§ **What you have to do**: Everything from the line with "bodyPanels();" through the line with "bpy.data.objects.remove(obj)" should be repeated exactly, both of those lines included, and nothing else.

§ **Stored data**:
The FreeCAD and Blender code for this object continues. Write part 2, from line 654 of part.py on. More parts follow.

==

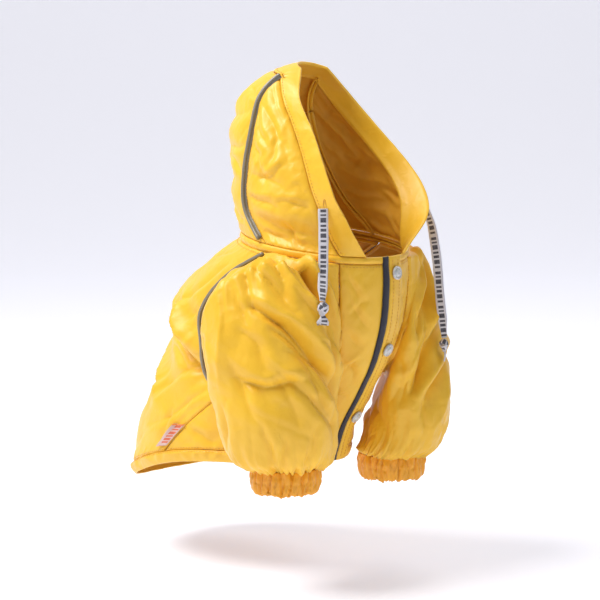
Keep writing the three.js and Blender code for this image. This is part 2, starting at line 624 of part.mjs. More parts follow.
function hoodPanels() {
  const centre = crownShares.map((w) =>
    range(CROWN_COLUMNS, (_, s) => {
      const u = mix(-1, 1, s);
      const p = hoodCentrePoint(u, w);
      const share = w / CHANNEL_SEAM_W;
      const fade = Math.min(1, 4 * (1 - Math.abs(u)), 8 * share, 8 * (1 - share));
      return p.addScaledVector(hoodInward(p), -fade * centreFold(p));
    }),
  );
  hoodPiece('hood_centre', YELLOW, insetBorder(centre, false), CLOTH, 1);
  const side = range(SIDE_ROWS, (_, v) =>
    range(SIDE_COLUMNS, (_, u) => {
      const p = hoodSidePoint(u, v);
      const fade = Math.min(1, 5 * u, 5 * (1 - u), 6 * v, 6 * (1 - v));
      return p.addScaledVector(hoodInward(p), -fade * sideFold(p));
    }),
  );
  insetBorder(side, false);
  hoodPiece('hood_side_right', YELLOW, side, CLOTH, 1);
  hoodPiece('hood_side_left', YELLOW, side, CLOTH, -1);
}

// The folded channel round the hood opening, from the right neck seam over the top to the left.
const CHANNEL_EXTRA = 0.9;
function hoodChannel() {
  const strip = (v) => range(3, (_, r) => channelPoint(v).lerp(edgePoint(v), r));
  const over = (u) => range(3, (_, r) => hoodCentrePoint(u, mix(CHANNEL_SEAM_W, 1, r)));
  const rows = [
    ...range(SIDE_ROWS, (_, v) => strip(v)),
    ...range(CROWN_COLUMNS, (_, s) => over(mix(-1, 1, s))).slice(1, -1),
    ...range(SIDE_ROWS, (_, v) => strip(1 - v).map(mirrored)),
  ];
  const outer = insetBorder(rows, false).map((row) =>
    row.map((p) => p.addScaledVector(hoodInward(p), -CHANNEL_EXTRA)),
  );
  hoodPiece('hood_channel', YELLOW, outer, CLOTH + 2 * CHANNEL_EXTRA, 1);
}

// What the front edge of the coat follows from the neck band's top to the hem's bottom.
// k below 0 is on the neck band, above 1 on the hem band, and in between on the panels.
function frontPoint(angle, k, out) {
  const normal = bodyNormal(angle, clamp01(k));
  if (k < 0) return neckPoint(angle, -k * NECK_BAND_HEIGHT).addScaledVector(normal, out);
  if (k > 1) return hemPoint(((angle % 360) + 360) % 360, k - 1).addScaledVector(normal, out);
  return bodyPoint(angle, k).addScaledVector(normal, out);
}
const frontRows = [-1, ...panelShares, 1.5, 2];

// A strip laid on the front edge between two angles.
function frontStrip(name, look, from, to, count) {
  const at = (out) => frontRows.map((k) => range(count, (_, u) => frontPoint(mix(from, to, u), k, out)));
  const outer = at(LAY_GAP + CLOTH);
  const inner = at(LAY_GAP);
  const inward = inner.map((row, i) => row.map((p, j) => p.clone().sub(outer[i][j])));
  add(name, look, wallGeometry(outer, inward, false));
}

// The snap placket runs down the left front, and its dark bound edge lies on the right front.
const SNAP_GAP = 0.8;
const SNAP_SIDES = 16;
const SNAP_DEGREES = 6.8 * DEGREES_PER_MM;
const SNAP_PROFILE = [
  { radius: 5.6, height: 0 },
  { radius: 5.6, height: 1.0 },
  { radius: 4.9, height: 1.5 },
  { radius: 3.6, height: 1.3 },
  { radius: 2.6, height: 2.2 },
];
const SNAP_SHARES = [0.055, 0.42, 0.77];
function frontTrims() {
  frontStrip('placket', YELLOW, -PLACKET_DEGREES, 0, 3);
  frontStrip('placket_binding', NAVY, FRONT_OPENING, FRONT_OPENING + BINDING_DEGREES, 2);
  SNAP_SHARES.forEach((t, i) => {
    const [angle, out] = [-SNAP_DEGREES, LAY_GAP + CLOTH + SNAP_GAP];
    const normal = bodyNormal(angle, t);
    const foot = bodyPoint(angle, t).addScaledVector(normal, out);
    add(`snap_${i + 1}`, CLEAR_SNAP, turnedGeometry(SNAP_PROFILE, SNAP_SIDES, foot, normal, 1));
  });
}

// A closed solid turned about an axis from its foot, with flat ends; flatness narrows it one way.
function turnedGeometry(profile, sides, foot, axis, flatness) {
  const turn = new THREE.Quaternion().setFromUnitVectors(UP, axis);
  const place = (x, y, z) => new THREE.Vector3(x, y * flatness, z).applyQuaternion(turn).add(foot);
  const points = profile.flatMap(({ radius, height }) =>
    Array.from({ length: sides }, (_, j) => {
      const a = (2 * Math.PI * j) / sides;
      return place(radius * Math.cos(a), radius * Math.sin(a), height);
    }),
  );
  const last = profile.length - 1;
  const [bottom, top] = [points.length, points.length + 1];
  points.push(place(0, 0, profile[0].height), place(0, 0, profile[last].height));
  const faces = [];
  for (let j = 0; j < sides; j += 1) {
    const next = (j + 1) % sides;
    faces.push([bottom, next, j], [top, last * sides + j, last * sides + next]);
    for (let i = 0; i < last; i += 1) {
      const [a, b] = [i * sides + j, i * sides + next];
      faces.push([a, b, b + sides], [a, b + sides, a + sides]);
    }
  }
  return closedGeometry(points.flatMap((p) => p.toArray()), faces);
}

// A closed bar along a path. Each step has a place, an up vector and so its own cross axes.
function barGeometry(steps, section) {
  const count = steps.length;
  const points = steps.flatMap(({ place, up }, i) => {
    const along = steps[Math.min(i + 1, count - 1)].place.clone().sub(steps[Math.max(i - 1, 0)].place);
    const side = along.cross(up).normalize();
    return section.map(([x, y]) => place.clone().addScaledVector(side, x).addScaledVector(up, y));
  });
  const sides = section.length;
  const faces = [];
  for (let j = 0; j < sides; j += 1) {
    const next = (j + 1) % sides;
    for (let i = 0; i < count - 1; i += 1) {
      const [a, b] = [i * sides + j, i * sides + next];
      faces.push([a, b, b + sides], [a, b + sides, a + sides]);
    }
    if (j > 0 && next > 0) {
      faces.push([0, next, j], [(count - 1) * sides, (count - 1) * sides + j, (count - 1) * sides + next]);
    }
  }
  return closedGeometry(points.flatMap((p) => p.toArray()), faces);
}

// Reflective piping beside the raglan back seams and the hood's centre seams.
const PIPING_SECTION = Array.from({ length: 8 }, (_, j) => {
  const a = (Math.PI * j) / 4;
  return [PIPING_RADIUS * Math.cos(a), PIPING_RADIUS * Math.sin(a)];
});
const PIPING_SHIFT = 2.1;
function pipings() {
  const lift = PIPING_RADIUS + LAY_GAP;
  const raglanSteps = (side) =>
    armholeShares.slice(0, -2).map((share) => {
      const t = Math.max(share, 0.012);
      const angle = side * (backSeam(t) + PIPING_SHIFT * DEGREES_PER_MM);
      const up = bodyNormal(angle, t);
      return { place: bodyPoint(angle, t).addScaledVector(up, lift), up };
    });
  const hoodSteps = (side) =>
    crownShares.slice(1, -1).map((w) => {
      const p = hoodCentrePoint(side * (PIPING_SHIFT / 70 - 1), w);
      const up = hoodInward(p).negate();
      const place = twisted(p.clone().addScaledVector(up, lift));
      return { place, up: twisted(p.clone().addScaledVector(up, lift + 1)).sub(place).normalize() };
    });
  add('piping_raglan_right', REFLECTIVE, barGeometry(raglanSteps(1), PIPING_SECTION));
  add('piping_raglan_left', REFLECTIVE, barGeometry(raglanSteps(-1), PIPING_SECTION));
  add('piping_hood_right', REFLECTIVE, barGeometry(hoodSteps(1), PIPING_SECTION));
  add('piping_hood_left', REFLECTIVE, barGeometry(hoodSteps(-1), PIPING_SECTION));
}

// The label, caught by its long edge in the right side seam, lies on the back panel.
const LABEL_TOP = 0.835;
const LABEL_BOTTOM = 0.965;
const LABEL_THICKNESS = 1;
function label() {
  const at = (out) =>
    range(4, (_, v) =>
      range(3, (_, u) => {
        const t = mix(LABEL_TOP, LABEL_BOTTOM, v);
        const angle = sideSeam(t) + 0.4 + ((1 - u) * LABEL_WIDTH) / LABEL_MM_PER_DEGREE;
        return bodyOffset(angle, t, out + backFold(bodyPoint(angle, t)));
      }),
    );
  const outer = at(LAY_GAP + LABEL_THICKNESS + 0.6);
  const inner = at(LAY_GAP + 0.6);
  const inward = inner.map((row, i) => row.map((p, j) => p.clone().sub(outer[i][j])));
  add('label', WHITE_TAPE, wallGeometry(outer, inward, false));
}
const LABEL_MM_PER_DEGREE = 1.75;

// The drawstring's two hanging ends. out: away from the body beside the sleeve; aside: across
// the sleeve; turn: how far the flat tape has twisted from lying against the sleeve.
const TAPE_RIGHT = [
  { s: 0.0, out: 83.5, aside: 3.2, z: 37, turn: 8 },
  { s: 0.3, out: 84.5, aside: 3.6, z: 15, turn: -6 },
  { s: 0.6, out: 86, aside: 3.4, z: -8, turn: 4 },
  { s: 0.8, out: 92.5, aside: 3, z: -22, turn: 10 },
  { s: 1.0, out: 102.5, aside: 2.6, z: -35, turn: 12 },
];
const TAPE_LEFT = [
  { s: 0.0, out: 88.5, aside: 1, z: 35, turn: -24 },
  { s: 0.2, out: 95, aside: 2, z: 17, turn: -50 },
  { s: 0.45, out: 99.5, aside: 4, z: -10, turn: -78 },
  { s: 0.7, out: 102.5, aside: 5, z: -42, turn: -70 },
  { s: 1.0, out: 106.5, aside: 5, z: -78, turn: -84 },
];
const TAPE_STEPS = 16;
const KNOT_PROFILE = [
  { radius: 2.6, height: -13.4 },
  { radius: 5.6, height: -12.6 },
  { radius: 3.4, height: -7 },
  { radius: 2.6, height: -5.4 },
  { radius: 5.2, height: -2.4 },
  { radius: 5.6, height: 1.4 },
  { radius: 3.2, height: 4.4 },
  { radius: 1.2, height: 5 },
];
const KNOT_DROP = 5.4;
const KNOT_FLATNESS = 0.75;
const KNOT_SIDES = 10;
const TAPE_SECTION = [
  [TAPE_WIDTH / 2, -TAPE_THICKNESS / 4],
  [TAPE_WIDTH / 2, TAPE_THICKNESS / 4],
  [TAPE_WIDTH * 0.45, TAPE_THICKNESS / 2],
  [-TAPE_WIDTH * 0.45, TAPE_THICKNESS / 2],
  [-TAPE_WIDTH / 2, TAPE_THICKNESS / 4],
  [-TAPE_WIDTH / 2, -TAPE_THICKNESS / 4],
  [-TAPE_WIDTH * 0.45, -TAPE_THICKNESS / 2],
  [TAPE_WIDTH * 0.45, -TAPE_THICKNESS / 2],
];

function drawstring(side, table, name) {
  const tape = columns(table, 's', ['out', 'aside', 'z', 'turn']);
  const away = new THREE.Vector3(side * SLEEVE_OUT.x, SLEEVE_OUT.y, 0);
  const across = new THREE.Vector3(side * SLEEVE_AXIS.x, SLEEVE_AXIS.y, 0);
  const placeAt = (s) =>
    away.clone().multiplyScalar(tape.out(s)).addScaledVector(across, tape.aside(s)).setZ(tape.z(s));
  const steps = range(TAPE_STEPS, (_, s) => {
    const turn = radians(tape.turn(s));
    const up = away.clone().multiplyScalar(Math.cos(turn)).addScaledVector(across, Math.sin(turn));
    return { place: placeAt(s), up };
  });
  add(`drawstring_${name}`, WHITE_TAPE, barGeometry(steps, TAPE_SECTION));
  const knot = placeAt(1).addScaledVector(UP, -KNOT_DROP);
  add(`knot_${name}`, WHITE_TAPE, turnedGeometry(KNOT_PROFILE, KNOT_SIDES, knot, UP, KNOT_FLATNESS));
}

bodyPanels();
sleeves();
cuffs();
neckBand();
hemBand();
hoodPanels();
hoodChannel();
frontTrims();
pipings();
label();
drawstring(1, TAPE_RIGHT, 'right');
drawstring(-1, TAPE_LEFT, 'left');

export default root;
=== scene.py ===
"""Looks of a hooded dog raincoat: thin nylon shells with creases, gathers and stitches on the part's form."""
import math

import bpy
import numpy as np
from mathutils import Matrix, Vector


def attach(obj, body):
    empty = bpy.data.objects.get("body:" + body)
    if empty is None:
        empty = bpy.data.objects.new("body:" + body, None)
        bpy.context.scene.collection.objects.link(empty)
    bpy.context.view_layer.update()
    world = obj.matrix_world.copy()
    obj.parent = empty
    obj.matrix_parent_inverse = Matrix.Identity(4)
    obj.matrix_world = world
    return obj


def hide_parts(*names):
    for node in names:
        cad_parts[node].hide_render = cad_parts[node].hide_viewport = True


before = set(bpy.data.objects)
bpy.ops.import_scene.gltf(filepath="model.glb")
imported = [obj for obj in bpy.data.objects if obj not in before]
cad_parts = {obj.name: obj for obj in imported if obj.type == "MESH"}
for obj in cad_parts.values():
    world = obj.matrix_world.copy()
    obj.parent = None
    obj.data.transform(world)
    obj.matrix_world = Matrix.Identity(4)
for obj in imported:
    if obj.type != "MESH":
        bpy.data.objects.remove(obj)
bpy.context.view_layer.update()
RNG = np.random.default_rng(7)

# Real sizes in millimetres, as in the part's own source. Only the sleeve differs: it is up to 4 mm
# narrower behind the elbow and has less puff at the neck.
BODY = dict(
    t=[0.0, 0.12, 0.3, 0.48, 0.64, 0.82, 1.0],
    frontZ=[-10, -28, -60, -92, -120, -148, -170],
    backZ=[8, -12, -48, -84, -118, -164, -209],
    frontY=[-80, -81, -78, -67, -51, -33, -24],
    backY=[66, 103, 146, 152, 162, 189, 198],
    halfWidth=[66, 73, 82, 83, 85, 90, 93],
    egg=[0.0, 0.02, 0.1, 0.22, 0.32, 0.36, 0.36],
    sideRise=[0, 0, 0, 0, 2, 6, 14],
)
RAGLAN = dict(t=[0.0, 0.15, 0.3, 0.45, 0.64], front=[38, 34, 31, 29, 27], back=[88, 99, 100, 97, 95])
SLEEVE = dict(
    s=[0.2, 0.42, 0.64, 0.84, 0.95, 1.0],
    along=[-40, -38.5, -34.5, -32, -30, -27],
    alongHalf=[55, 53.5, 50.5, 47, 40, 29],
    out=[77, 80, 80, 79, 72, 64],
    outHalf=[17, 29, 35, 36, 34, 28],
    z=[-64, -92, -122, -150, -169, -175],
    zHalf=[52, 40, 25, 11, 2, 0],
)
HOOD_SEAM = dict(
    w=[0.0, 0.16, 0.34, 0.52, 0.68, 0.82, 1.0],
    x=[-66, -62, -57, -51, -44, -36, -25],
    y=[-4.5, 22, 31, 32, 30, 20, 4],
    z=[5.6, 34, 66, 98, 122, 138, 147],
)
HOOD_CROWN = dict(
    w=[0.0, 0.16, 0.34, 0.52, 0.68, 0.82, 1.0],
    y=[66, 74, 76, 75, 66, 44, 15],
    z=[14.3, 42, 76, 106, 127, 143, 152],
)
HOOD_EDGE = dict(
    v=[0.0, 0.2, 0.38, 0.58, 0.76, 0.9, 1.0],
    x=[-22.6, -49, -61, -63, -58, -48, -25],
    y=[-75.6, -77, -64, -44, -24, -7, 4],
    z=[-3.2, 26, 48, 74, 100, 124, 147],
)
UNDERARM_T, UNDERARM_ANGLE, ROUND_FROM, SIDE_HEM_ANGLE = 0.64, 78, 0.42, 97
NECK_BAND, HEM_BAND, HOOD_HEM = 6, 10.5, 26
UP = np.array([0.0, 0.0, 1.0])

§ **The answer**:
bodyPanels();
sleeves();
cuffs();
neckBand();
hemBand();
hoodPanels();
hoodChannel();
frontTrims();
pipings();
label();
drawstring(1, TAPE_RIGHT, 'right');
drawstring(-1, TAPE_LEFT, 'left');

export default root;
=== scene.py ===
"""Looks of a hooded dog raincoat: thin nylon shells with creases, gathers and stitches on the part's form."""
import math

import bpy
import numpy as np
from mathutils import Matrix, Vector


def attach(obj, body):
    empty = bpy.data.objects.get("body:" + body)
    if empty is None:
        empty = bpy.data.objects.new("body:" + body, None)
        bpy.context.scene.collection.objects.link(empty)
    bpy.context.view_layer.update()
    world = obj.matrix_world.copy()
    obj.parent = empty
    obj.matrix_parent_inverse = Matrix.Identity(4)
    obj.matrix_world = world
    return obj


def hide_parts(*names):
    for node in names:
        cad_parts[node].hide_render = cad_parts[node].hide_viewport = True


before = set(bpy.data.objects)
bpy.ops.import_scene.gltf(filepath="model.glb")
imported = [obj for obj in bpy.data.objects if obj not in before]
cad_parts = {obj.name: obj for obj in imported if obj.type == "MESH"}
for obj in cad_parts.values():
    world = obj.matrix_world.copy()
    obj.parent = None
    obj.data.transform(world)
    obj.matrix_world = Matrix.Identity(4)
for obj in imported:
    if obj.type != "MESH":
        bpy.data.objects.remove(obj)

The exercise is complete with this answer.